Saturday, July 25, 2015

Procedure: Part II

The next day I made an appointment with my general practitioner. The earliest she could see me was a couple of weeks away. This was in the days before google even existed, much less had become a verb. I used my dial-up service to conduct some internet research. It was limited, but all I read pointed to the same thing. In the absence of trauma, the most likely explanation was some stage of colon cancer. I was not surprised. My father had died of that disease ten years before; I knew I was at risk.

As the days passed, I studied the toilet every time I had a bowel movement, and I was relieved to see no tint to the water. I hoped it was a false alarm, but I knew that the amount of blood I had seen was a possible indicator that anything wrong could be quite advanced.

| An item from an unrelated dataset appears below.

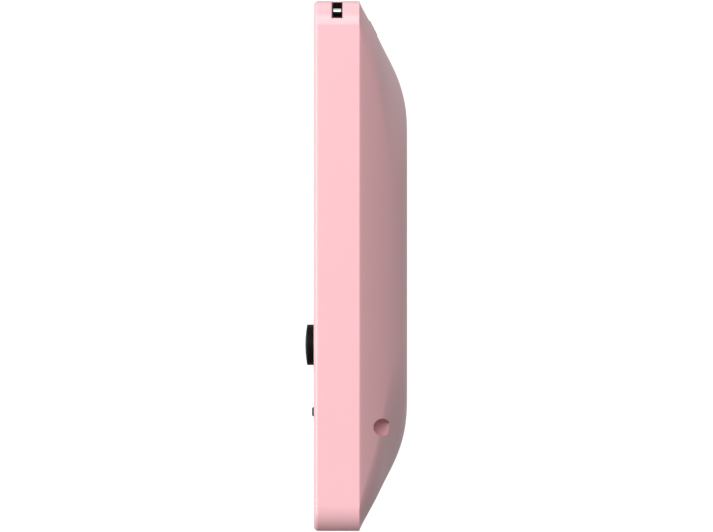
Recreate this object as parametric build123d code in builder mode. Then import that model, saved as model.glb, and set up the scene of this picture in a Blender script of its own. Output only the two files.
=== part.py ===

Confronted by my own mortality, it was hard not to be a little morbid sometimes. Songs on the radio seemed like excellent choices for a memorial service, especially I Will Remember You by Sarah MacLachlan and I Believe I Can Fly by R. Kelly. “And she planned it herself?” my mourners would marvel. “Wow, I just couldn’t have done it.” It was hard not to be optimistic, too, to be sure it was nothing, mostly because something like that couldn’t happen to me, and plus, I was only 35.

The two weeks crawled by. I stayed busy doing crossword puzzles. I couldn’t get enough of them; there was something soothing about challenges with definite answers. I had decided not to tell my family, because I didn’t want them to worry. I didn’t mention it at work; it seemed a little too personal, and D and I didn’t really talk about it either, although later, she told me that she wrote a long list of all the things that she wouldn’t miss about me.

I’m sure that list came in handy a few months later when we broke up.